● EXERCISE TASK
Please write out the material that follows, exactly as it stands.

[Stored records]
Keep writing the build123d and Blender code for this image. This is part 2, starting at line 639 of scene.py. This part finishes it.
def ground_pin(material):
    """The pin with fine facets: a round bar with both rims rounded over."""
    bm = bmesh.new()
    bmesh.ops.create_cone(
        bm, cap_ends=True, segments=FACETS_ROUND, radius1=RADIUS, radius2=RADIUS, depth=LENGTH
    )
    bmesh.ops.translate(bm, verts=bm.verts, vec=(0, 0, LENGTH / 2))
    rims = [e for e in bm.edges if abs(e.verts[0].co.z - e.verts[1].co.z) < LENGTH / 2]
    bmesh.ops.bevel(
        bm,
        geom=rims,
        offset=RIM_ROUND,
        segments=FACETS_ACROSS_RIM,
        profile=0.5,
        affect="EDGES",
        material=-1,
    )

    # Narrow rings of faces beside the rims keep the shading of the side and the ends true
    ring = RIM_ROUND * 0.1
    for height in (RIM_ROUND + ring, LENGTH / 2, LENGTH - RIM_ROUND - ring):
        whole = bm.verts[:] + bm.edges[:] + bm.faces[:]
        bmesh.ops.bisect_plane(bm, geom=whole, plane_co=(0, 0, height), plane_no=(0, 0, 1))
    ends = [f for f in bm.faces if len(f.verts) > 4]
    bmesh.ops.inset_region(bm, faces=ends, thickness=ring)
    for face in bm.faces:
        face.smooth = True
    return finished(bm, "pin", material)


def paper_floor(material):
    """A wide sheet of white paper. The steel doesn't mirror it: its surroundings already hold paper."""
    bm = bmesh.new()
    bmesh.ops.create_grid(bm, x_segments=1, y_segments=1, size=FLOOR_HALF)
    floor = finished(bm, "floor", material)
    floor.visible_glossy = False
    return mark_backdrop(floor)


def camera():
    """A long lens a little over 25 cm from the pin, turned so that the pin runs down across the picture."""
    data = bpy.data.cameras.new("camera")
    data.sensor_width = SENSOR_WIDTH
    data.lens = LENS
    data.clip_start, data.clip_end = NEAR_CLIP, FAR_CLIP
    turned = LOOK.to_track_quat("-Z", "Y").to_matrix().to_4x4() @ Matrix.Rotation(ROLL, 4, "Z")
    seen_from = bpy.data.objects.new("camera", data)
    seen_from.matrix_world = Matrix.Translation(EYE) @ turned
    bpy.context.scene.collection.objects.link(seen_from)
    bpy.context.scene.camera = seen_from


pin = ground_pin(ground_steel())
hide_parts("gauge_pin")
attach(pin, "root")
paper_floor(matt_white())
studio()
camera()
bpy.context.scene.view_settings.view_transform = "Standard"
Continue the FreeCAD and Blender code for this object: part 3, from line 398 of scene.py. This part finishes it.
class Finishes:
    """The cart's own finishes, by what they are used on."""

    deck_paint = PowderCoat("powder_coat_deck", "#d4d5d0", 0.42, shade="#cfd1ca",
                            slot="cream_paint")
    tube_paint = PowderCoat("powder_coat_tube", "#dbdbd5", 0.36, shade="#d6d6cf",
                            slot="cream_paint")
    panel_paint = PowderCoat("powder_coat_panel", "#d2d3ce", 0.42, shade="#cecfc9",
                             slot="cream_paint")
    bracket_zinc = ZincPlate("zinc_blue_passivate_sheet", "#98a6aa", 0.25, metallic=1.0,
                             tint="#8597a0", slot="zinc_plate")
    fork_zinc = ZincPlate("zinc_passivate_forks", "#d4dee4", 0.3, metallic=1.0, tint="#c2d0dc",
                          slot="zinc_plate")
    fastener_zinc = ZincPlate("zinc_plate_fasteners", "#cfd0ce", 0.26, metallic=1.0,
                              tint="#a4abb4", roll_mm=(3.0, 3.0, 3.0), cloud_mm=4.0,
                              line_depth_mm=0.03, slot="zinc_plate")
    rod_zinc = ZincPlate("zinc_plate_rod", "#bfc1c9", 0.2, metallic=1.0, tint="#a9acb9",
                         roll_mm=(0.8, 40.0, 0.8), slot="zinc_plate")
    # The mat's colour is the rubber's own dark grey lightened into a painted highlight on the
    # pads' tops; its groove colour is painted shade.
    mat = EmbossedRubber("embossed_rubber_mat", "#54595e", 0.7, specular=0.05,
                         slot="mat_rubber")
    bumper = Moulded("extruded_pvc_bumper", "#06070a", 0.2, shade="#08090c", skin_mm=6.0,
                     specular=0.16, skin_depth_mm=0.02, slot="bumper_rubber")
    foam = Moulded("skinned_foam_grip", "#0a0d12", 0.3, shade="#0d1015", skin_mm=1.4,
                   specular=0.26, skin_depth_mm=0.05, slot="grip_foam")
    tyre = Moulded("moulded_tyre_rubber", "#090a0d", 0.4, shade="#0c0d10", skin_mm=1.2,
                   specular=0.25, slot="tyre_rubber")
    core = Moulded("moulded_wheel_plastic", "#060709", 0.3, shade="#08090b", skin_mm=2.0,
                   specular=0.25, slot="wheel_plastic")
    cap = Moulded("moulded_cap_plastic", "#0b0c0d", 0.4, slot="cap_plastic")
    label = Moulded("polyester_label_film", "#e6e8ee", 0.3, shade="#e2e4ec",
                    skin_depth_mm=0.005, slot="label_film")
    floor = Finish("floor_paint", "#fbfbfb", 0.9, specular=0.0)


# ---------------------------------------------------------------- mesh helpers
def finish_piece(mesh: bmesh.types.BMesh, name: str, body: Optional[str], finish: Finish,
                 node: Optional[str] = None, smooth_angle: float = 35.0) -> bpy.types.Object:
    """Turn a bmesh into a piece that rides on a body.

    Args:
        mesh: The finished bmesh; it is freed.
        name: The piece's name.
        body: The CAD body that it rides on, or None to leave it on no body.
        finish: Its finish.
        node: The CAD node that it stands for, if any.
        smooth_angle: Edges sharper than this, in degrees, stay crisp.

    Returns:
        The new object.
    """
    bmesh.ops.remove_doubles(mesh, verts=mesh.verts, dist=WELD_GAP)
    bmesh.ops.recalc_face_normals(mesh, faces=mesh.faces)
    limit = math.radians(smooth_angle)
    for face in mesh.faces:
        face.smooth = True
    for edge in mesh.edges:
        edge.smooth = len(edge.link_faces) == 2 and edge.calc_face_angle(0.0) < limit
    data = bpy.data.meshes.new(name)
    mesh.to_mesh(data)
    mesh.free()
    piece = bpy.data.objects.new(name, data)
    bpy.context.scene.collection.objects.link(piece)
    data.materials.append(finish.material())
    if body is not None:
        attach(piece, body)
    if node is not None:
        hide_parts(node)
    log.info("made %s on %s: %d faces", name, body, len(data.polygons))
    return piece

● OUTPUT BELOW
Keep writing the build123d and Blender code for this image. This is part 2, starting at line 639 of scene.py. This part finishes it.
def ground_pin(material):
    """The pin with fine facets: a round bar with both rims rounded over."""
    bm = bmesh.new()
    bmesh.ops.create_cone(
        bm, cap_ends=True, segments=FACETS_ROUND, radius1=RADIUS, radius2=RADIUS, depth=LENGTH
    )
    bmesh.ops.translate(bm, verts=bm.verts, vec=(0, 0, LENGTH / 2))
    rims = [e for e in bm.edges if abs(e.verts[0].co.z - e.verts[1].co.z) < LENGTH / 2]
    bmesh.ops.bevel(
        bm,
        geom=rims,
        offset=RIM_ROUND,
        segments=FACETS_ACROSS_RIM,
        profile=0.5,
        affect="EDGES",
        material=-1,
    )

    # Narrow rings of faces beside the rims keep the shading of the side and the ends true
    ring = RIM_ROUND * 0.1
    for height in (RIM_ROUND + ring, LENGTH / 2, LENGTH - RIM_ROUND - ring):
        whole = bm.verts[:] + bm.edges[:] + bm.faces[:]
        bmesh.ops.bisect_plane(bm, geom=whole, plane_co=(0, 0, height), plane_no=(0, 0, 1))
    ends = [f for f in bm.faces if len(f.verts) > 4]
    bmesh.ops.inset_region(bm, faces=ends, thickness=ring)
    for face in bm.faces:
        face.smooth = True
    return finished(bm, "pin", material)


def paper_floor(material):
    """A wide sheet of white paper. The steel doesn't mirror it: its surroundings already hold paper."""
    bm = bmesh.new()
    bmesh.ops.create_grid(bm, x_segments=1, y_segments=1, size=FLOOR_HALF)
    floor = finished(bm, "floor", material)
    floor.visible_glossy = False
    return mark_backdrop(floor)


def camera():
    """A long lens a little over 25 cm from the pin, turned so that the pin runs down across the picture."""
    data = bpy.data.cameras.new("camera")
    data.sensor_width = SENSOR_WIDTH
    data.lens = LENS
    data.clip_start, data.clip_end = NEAR_CLIP, FAR_CLIP
    turned = LOOK.to_track_quat("-Z", "Y").to_matrix().to_4x4() @ Matrix.Rotation(ROLL, 4, "Z")
    seen_from = bpy.data.objects.new("camera", data)
    seen_from.matrix_world = Matrix.Translation(EYE) @ turned
    bpy.context.scene.collection.objects.link(seen_from)
    bpy.context.scene.camera = seen_from


pin = ground_pin(ground_steel())
hide_parts("gauge_pin")
attach(pin, "root")
paper_floor(matt_white())
studio()
camera()
bpy.context.scene.view_settings.view_transform = "Standard"
Continue the FreeCAD and Blender code for this object: part 3, from line 398 of scene.py. This part finishes it.
class Finishes:
    """The cart's own finishes, by what they are used on."""

    deck_paint = PowderCoat("powder_coat_deck", "#d4d5d0", 0.42, shade="#cfd1ca",
                            slot="cream_paint")
    tube_paint = PowderCoat("powder_coat_tube", "#dbdbd5", 0.36, shade="#d6d6cf",
                            slot="cream_paint")
    panel_paint = PowderCoat("powder_coat_panel", "#d2d3ce", 0.42, shade="#cecfc9",
                             slot="cream_paint")
    bracket_zinc = ZincPlate("zinc_blue_passivate_sheet", "#98a6aa", 0.25, metallic=1.0,
                             tint="#8597a0", slot="zinc_plate")
    fork_zinc = ZincPlate("zinc_passivate_forks", "#d4dee4", 0.3, metallic=1.0, tint="#c2d0dc",
                          slot="zinc_plate")
    fastener_zinc = ZincPlate("zinc_plate_fasteners", "#cfd0ce", 0.26, metallic=1.0,
                              tint="#a4abb4", roll_mm=(3.0, 3.0, 3.0), cloud_mm=4.0,
                              line_depth_mm=0.03, slot="zinc_plate")
    rod_zinc = ZincPlate("zinc_plate_rod", "#bfc1c9", 0.2, metallic=1.0, tint="#a9acb9",
                         roll_mm=(0.8, 40.0, 0.8), slot="zinc_plate")
    # The mat's colour is the rubber's own dark grey lightened into a painted highlight on the
    # pads' tops; its groove colour is painted shade.
    mat = EmbossedRubber("embossed_rubber_mat", "#54595e", 0.7, specular=0.05,
                         slot="mat_rubber")
    bumper = Moulded("extruded_pvc_bumper", "#06070a", 0.2, shade="#08090c", skin_mm=6.0,
                     specular=0.16, skin_depth_mm=0.02, slot="bumper_rubber")
    foam = Moulded("skinned_foam_grip", "#0a0d12", 0.3, shade="#0d1015", skin_mm=1.4,
                   specular=0.26, skin_depth_mm=0.05, slot="grip_foam")
    tyre = Moulded("moulded_tyre_rubber", "#090a0d", 0.4, shade="#0c0d10", skin_mm=1.2,
                   specular=0.25, slot="tyre_rubber")
    core = Moulded("moulded_wheel_plastic", "#060709", 0.3, shade="#08090b", skin_mm=2.0,
                   specular=0.25, slot="wheel_plastic")
    cap = Moulded("moulded_cap_plastic", "#0b0c0d", 0.4, slot="cap_plastic")
    label = Moulded("polyester_label_film", "#e6e8ee", 0.3, shade="#e2e4ec",
                    skin_depth_mm=0.005, slot="label_film")
    floor = Finish("floor_paint", "#fbfbfb", 0.9, specular=0.0)


# ---------------------------------------------------------------- mesh helpers
def finish_piece(mesh: bmesh.types.BMesh, name: str, body: Optional[str], finish: Finish,
                 node: Optional[str] = None, smooth_angle: float = 35.0) -> bpy.types.Object:
    """Turn a bmesh into a piece that rides on a body.

    Args:
        mesh: The finished bmesh; it is freed.
        name: The piece's name.
        body: The CAD body that it rides on, or None to leave it on no body.
        finish: Its finish.
        node: The CAD node that it stands for, if any.
        smooth_angle: Edges sharper than this, in degrees, stay crisp.

    Returns:
        The new object.
    """
    bmesh.ops.remove_doubles(mesh, verts=mesh.verts, dist=WELD_GAP)
    bmesh.ops.recalc_face_normals(mesh, faces=mesh.faces)
    limit = math.radians(smooth_angle)
    for face in mesh.faces:
        face.smooth = True
    for edge in mesh.edges:
        edge.smooth = len(edge.link_faces) == 2 and edge.calc_face_angle(0.0) < limit
    data = bpy.data.meshes.new(name)
    mesh.to_mesh(data)
    mesh.free()
    piece = bpy.data.objects.new(name, data)
    bpy.context.scene.collection.objects.link(piece)
    data.materials.append(finish.material())
    if body is not None:
        attach(piece, body)
    if node is not None:
        hide_parts(node)
    log.info("made %s on %s: %d faces", name, body, len(data.polygons))
    return piece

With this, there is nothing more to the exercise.